[Part of a data file]
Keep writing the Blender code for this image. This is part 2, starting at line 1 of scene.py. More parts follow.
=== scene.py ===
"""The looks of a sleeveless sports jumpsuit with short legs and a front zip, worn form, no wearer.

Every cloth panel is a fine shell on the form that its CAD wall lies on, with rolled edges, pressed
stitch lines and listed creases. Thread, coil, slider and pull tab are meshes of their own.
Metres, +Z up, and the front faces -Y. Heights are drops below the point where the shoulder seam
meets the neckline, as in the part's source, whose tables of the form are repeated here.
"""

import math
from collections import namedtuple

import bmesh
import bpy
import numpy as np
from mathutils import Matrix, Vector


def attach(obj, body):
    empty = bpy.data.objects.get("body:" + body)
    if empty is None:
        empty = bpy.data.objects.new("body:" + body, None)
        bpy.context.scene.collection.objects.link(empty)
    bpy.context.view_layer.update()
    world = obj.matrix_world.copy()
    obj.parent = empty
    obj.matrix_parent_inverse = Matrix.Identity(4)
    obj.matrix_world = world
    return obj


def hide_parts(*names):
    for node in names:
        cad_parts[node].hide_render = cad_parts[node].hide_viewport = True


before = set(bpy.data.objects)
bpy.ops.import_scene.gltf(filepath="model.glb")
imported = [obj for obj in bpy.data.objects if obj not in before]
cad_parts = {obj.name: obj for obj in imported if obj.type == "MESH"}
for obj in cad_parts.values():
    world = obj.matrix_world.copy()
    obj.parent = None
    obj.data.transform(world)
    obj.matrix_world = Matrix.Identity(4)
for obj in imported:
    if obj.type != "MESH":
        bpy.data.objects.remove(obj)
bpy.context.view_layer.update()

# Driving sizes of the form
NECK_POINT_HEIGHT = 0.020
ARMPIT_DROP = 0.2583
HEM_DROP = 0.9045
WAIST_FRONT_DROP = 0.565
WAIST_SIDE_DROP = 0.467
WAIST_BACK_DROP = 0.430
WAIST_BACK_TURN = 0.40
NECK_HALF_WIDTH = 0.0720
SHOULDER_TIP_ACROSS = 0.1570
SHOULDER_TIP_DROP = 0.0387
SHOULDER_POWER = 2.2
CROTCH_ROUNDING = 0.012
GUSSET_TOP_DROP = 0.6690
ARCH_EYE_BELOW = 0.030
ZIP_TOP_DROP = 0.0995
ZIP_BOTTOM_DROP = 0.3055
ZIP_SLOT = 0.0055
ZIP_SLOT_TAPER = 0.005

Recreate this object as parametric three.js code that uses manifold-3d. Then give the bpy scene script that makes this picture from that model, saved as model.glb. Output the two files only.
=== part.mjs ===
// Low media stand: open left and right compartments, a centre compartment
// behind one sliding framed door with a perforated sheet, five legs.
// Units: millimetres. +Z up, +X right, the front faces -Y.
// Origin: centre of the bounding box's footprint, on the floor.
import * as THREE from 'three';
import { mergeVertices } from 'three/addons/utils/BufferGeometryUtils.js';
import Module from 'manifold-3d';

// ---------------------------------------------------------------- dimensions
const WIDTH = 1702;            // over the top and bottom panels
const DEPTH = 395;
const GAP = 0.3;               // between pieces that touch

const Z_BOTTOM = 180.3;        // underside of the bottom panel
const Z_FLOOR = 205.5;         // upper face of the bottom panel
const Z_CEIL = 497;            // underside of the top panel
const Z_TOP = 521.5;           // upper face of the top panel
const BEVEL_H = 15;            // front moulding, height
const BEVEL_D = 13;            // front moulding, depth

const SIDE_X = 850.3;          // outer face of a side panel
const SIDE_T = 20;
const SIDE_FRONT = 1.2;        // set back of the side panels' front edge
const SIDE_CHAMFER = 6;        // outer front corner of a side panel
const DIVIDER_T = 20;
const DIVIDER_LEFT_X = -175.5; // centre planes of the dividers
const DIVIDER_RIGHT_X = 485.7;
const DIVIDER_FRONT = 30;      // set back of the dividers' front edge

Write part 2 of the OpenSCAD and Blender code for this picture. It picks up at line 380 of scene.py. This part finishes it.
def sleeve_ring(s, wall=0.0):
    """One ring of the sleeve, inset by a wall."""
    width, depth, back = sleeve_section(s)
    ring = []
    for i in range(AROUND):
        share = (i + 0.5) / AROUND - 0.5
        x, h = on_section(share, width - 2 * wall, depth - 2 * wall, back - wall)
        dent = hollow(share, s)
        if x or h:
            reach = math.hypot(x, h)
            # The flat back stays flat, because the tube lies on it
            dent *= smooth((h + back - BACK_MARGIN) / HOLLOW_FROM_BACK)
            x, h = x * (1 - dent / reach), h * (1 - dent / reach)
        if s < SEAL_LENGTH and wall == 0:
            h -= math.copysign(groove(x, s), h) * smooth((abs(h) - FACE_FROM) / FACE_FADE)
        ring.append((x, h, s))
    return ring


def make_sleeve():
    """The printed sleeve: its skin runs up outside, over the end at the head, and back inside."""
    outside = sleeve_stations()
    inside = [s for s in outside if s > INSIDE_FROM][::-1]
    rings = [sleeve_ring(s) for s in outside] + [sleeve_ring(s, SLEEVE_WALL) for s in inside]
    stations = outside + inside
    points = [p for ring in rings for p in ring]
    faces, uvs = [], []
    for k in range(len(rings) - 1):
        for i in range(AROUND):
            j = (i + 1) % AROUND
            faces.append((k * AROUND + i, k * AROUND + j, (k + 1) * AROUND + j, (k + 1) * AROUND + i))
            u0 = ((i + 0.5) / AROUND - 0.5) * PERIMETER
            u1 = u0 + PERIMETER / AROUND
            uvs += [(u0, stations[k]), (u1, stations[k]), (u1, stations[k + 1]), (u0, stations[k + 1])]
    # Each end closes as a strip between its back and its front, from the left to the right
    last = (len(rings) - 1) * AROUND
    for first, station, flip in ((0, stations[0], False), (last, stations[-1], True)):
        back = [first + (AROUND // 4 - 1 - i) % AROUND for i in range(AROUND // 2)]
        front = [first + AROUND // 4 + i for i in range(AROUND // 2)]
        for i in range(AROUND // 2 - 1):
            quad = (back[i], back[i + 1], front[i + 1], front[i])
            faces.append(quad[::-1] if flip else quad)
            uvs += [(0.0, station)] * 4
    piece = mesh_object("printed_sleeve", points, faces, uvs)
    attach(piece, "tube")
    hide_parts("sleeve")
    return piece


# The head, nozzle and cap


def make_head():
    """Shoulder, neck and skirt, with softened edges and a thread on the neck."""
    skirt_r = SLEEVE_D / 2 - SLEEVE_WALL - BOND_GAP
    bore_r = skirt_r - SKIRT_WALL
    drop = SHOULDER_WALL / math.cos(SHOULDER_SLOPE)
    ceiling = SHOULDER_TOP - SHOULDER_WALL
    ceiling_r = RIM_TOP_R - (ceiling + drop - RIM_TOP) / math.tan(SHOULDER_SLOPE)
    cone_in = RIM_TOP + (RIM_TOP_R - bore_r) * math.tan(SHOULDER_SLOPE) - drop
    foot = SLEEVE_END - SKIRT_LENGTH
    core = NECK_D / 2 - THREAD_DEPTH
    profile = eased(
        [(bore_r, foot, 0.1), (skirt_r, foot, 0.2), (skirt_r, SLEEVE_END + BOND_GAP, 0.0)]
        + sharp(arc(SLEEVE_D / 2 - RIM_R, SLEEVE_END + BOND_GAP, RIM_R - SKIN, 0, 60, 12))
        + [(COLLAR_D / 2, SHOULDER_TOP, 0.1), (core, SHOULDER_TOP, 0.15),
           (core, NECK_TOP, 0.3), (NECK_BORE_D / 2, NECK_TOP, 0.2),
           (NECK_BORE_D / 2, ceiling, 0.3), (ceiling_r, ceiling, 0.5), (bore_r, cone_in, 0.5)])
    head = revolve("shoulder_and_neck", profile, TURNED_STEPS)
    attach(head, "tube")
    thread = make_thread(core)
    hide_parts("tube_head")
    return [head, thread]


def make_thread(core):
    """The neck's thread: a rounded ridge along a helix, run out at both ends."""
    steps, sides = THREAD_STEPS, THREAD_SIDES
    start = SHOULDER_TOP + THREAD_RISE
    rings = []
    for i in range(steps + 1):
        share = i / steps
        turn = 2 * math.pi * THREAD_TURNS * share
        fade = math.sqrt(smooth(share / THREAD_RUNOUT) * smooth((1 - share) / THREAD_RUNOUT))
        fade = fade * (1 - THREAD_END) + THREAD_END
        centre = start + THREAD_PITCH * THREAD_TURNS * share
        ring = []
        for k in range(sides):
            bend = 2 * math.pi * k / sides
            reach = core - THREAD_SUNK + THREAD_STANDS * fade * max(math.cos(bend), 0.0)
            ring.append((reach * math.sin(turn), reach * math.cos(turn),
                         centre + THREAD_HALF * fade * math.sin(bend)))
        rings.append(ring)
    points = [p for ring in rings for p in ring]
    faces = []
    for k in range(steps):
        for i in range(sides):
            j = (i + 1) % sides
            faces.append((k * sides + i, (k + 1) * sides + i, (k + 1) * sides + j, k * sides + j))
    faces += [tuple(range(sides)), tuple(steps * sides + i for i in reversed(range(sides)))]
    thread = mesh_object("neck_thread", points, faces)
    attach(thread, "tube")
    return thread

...

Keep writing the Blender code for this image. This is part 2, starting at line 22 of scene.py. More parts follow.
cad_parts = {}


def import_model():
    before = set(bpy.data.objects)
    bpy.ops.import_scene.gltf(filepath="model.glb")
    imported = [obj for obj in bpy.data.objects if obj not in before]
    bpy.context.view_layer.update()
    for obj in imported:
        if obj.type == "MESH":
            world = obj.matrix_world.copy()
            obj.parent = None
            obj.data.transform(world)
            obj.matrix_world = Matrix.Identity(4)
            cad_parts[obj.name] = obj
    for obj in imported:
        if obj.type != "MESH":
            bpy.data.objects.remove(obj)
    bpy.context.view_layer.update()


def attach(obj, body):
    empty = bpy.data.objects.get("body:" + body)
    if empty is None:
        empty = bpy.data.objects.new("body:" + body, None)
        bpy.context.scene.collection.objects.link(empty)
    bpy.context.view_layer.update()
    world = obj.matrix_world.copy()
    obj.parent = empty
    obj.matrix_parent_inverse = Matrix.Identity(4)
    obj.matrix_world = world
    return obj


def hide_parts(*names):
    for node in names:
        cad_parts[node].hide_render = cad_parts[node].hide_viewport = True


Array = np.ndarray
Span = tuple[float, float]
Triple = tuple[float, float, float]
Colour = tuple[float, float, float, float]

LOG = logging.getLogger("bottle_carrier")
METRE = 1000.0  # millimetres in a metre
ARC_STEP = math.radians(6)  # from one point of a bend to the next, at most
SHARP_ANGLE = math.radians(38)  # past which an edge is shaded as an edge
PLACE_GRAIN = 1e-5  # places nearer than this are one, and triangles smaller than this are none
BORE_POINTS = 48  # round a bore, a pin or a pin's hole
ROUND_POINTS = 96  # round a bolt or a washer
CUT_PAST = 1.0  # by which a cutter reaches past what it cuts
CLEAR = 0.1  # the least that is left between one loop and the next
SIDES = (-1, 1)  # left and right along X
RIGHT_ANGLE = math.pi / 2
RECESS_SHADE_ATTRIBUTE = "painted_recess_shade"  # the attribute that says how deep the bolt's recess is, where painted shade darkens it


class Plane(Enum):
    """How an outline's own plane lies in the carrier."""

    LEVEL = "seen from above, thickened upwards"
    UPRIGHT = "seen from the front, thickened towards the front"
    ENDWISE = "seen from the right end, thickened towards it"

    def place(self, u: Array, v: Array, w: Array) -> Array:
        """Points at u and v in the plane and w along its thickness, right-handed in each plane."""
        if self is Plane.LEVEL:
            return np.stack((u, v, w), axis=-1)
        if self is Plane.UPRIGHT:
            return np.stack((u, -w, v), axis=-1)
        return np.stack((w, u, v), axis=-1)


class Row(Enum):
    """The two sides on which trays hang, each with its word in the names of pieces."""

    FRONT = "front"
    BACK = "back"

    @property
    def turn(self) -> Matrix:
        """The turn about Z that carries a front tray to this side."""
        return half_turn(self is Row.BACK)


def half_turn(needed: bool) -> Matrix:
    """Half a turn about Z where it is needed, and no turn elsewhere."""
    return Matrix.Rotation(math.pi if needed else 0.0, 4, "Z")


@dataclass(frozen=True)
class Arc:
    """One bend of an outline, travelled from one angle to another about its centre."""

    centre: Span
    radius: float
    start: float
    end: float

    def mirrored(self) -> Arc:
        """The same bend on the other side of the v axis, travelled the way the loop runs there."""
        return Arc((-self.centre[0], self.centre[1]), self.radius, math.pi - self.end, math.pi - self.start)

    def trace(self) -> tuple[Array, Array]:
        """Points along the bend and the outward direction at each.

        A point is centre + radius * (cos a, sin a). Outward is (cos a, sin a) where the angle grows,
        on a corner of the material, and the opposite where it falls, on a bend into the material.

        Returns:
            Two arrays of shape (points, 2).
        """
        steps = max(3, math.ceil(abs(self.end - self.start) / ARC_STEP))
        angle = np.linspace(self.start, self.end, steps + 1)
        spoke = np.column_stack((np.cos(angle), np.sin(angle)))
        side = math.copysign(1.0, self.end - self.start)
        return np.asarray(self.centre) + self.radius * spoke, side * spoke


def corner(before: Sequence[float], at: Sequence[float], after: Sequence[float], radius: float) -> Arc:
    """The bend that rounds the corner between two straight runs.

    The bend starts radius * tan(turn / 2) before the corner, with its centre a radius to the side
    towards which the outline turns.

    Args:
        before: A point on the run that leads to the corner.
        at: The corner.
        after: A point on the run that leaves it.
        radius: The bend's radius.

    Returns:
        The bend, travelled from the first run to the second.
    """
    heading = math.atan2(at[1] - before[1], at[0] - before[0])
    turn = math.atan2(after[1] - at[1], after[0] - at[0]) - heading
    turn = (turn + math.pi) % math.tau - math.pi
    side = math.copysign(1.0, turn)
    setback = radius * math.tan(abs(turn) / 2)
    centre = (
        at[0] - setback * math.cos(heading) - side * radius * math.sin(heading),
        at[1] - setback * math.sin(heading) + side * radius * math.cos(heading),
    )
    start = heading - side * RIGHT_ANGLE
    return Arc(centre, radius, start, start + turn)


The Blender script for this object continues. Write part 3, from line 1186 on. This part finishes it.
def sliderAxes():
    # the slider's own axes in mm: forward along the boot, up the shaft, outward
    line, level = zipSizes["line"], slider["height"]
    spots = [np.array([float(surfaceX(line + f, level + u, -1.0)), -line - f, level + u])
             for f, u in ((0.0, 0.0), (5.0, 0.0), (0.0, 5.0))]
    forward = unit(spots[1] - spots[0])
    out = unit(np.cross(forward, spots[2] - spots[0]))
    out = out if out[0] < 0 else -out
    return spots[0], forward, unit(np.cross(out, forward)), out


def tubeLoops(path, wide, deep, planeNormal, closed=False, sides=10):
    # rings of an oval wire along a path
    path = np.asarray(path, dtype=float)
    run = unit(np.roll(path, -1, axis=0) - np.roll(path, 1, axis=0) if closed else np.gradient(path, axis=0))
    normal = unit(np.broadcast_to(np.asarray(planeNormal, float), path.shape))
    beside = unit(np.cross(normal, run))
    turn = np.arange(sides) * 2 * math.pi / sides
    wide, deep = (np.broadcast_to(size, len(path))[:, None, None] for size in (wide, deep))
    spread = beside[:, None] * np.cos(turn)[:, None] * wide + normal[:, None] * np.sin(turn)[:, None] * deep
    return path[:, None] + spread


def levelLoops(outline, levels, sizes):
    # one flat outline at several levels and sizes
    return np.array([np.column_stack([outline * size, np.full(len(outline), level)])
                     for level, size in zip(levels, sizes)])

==

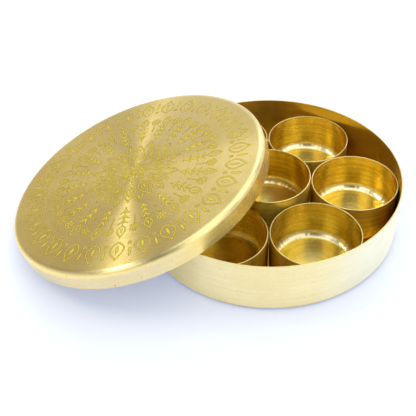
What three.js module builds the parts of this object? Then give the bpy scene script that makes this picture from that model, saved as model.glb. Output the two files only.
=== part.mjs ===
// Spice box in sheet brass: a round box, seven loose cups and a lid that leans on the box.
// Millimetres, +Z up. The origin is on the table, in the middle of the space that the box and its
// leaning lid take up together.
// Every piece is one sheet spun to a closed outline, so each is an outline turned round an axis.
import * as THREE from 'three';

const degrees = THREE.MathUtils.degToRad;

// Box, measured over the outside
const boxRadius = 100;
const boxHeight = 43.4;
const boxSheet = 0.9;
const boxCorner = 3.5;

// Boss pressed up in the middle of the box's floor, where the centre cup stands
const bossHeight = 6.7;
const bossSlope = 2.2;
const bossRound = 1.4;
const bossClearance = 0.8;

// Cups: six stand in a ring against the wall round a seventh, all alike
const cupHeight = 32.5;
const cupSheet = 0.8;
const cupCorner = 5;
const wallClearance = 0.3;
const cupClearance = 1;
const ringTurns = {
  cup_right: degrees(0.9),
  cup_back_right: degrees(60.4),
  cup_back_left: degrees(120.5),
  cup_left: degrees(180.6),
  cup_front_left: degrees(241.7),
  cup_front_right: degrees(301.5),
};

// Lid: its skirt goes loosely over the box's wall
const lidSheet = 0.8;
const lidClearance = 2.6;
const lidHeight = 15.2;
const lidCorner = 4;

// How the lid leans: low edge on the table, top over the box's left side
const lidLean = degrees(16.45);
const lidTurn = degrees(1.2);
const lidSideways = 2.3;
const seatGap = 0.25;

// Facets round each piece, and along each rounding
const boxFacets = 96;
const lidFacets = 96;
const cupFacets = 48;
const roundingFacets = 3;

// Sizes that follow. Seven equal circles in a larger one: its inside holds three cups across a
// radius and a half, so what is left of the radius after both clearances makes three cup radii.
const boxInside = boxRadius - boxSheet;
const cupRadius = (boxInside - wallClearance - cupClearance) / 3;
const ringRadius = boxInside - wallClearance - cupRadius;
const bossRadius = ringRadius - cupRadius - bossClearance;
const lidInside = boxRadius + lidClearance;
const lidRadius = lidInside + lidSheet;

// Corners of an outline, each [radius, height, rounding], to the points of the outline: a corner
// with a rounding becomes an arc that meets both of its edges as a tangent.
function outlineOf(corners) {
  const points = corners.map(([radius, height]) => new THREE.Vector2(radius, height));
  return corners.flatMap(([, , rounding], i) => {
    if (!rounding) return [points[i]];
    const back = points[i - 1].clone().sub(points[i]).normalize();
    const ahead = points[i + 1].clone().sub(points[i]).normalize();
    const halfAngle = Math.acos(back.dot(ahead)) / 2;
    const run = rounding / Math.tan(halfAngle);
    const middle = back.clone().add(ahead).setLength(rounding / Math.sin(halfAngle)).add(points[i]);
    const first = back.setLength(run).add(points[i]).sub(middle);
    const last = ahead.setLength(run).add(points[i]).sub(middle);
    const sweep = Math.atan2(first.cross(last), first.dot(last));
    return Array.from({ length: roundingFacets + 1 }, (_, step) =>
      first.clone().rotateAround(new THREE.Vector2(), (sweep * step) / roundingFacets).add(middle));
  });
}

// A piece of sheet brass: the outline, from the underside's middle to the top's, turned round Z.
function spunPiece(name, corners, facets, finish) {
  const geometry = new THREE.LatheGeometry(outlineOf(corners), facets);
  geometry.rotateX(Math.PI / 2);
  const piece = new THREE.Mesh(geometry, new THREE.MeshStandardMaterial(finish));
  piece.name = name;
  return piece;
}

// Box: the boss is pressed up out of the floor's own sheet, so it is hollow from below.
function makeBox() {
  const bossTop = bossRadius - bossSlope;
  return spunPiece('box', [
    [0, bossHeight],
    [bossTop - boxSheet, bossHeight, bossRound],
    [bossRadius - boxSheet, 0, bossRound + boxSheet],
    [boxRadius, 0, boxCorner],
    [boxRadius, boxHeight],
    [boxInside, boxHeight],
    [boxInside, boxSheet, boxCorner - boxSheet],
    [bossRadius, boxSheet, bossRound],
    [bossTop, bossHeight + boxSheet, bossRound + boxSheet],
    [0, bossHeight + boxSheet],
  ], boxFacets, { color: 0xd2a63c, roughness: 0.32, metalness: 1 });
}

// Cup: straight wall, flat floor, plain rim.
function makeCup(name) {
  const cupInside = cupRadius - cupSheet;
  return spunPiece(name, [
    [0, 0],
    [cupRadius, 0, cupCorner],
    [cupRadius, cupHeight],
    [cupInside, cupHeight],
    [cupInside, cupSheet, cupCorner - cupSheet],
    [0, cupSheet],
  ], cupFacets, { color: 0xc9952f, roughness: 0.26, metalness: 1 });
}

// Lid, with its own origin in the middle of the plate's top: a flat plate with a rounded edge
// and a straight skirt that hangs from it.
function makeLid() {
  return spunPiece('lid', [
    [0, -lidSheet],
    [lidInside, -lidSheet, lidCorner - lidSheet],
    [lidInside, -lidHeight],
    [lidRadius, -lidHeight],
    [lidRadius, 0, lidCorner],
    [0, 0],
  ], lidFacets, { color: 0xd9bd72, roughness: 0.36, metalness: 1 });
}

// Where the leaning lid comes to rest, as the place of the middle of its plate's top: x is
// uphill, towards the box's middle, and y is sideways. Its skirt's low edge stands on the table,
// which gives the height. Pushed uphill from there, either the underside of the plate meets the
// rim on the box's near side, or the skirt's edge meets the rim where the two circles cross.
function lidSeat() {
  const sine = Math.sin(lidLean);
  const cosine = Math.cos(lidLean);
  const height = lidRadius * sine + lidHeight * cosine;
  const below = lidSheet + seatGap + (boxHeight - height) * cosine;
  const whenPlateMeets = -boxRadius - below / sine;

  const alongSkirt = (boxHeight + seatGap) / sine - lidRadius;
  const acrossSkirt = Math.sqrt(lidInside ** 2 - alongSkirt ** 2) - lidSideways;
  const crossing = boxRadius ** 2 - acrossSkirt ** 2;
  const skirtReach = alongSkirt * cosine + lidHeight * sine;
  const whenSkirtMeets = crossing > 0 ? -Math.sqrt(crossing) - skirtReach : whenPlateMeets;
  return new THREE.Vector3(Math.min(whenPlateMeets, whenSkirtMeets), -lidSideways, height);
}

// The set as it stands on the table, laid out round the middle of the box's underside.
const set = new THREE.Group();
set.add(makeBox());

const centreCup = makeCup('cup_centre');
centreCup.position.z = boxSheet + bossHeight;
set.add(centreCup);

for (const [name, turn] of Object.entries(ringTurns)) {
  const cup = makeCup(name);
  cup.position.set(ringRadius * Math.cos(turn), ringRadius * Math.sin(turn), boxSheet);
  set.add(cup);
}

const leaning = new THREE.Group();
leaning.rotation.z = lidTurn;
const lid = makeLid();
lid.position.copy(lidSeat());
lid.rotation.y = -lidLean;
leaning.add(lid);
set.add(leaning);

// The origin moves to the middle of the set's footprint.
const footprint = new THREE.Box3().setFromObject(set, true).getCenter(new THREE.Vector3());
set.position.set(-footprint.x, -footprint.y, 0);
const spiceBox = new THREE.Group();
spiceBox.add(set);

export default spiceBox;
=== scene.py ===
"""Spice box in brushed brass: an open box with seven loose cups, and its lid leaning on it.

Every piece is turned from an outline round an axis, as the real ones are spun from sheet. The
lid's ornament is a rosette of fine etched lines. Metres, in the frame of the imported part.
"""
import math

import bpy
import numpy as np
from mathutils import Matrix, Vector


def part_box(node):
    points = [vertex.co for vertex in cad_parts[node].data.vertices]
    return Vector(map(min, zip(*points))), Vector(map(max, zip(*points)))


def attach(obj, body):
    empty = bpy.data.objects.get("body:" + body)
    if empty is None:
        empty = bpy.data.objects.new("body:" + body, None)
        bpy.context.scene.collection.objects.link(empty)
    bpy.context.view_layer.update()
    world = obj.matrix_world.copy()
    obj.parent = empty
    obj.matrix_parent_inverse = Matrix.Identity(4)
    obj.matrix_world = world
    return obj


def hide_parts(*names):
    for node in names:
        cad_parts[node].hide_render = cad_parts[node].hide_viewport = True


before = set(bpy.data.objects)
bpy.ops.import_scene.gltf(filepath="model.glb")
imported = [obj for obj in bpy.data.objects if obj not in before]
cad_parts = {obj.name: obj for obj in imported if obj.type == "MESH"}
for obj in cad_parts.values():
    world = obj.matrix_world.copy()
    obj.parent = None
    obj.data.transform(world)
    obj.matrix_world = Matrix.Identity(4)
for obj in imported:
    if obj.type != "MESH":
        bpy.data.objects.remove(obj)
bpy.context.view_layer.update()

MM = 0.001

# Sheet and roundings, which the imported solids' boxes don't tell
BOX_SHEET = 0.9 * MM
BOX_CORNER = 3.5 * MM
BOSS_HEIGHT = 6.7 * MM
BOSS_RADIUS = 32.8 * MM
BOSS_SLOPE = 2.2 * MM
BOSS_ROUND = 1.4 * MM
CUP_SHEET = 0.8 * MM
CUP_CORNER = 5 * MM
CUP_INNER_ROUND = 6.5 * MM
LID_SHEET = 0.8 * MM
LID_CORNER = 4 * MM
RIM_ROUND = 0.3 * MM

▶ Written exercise
Write out exactly the lines running from the line containing "What three.js module" to the line containing "const bossClearance = 0.8;", with both of those lines included.

▶ Result
What three.js module builds the parts of this object? Then give the bpy scene script that makes this picture from that model, saved as model.glb. Output the two files only.
=== part.mjs ===
// Spice box in sheet brass: a round box, seven loose cups and a lid that leans on the box.
// Millimetres, +Z up. The origin is on the table, in the middle of the space that the box and its
// leaning lid take up together.
// Every piece is one sheet spun to a closed outline, so each is an outline turned round an axis.
import * as THREE from 'three';

const degrees = THREE.MathUtils.degToRad;

// Box, measured over the outside
const boxRadius = 100;
const boxHeight = 43.4;
const boxSheet = 0.9;
const boxCorner = 3.5;

// Boss pressed up in the middle of the box's floor, where the centre cup stands
const bossHeight = 6.7;
const bossSlope = 2.2;
const bossRound = 1.4;
const bossClearance = 0.8;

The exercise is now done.